### [Material]
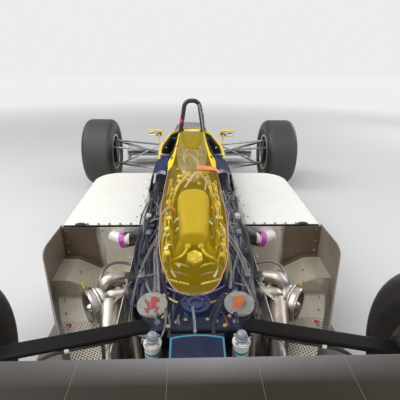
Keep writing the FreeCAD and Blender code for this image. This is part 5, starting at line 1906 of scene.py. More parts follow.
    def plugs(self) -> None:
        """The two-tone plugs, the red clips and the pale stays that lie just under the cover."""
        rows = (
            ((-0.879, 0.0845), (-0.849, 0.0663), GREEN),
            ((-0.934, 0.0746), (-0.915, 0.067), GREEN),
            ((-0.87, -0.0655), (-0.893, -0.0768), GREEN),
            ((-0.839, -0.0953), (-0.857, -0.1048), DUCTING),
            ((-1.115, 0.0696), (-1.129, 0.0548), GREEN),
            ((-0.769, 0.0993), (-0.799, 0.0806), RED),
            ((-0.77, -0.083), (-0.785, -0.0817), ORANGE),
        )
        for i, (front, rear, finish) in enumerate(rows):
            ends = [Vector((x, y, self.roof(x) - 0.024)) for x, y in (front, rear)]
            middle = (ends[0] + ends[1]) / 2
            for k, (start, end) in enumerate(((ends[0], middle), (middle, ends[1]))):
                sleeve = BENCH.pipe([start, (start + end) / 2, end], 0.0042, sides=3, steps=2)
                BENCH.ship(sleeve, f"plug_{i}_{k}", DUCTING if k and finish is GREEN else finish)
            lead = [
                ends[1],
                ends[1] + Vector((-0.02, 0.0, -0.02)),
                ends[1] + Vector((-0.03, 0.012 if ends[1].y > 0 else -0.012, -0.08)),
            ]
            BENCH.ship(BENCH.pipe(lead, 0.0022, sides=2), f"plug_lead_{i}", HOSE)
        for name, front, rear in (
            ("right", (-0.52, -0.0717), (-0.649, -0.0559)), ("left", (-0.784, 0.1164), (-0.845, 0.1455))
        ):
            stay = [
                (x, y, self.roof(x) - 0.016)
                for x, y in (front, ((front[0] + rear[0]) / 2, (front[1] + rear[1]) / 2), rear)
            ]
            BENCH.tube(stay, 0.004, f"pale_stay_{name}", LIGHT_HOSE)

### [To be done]
Copy all data exactly, start to finish.

### [Solution below]
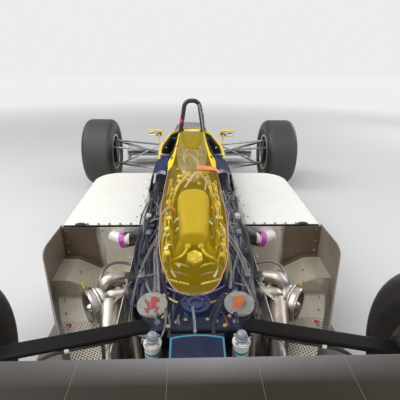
Keep writing the FreeCAD and Blender code for this image. This is part 5, starting at line 1906 of scene.py. More parts follow.
    def plugs(self) -> None:
        """The two-tone plugs, the red clips and the pale stays that lie just under the cover."""
        rows = (
            ((-0.879, 0.0845), (-0.849, 0.0663), GREEN),
            ((-0.934, 0.0746), (-0.915, 0.067), GREEN),
            ((-0.87, -0.0655), (-0.893, -0.0768), GREEN),
            ((-0.839, -0.0953), (-0.857, -0.1048), DUCTING),
            ((-1.115, 0.0696), (-1.129, 0.0548), GREEN),
            ((-0.769, 0.0993), (-0.799, 0.0806), RED),
            ((-0.77, -0.083), (-0.785, -0.0817), ORANGE),
        )
        for i, (front, rear, finish) in enumerate(rows):
            ends = [Vector((x, y, self.roof(x) - 0.024)) for x, y in (front, rear)]
            middle = (ends[0] + ends[1]) / 2
            for k, (start, end) in enumerate(((ends[0], middle), (middle, ends[1]))):
                sleeve = BENCH.pipe([start, (start + end) / 2, end], 0.0042, sides=3, steps=2)
                BENCH.ship(sleeve, f"plug_{i}_{k}", DUCTING if k and finish is GREEN else finish)
            lead = [
                ends[1],
                ends[1] + Vector((-0.02, 0.0, -0.02)),
                ends[1] + Vector((-0.03, 0.012 if ends[1].y > 0 else -0.012, -0.08)),
            ]
            BENCH.ship(BENCH.pipe(lead, 0.0022, sides=2), f"plug_lead_{i}", HOSE)
        for name, front, rear in (
            ("right", (-0.52, -0.0717), (-0.649, -0.0559)), ("left", (-0.784, 0.1164), (-0.845, 0.1455))
        ):
            stay = [
                (x, y, self.roof(x) - 0.016)
                for x, y in (front, ((front[0] + rear[0]) / 2, (front[1] + rear[1]) / 2), rear)
            ]
            BENCH.tube(stay, 0.004, f"pale_stay_{name}", LIGHT_HOSE)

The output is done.